となり町戦争


 第17回すばる文学賞を受賞した三崎亜記のデビュー小説の映画化。となり町との戦争という「事業」を始めた舞坂町に住む会社員・北原(江口洋介)が、リアリティを欠いたまま戦争に巻き込まれていく。あくまで「事業」として、戦争業務を進めていく町職員・香西(原田知世)と、戦争の意義に疑問を投げかける北原や香西の弟とが対比されながら物語が進む。

 原作の小説がおもしろかっただけに、期待はずれの印象。登場人物が単純化されすぎて薄っぺらいなど、全体を通じて、軽くて安っぽい。場面(日にち)が変わるたびに出てくる「開戦○日目」の表示や、町役場で行われる辞令交付式でのやりとり(原田の動作に効果音を付けたり)などの遊び心あふれる場面も、何だか空回りな印象が否めない。

 物語も原作をつまみ食いしただけで、ラストも取って付けたような展開だ。小説を読んでいなければ「そういうものか」と思うかもしれないが、原作を知っていると、かなり物足りない。小説やマンガなど、あらゆる原作を映画化した作品は「原作を超える」作品か、「原作の魅力を表現する」作品を目指すべきではないだろうか。
 もちろん、魅力を表現する上で、原作のストーリーに忠実であることは必須条件ではない。しかし、原作を適当にはしょったうえに、原作が持っている"輝き"を取りこぼしていては目も当てられない。

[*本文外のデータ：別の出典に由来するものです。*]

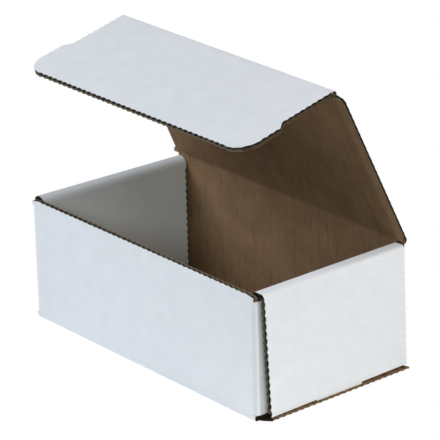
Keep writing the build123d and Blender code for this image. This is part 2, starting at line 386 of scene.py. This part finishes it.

 思考停止するかのように感情を押し殺して「事業」の遂行にあたろうとする香西を、原田が上手に演じている。コミカルな演技もシリアスな芝居も、機械的に行動する町役場職員としても、ひとりの感情を持った香西瑞希としても。原田が演じた香西は、確かに原作に登場する彼女の魅力を表現していると言えよう。 
 しかし、作品全体を通じては、安易な演出に終始し、深みの少ない作品になったと言わざるを得ない。「日常を少しずらした舞台で繰り広げられる非現実」という原作の最大の魅力を表現するには、もっと演出上の工夫が欲しかった。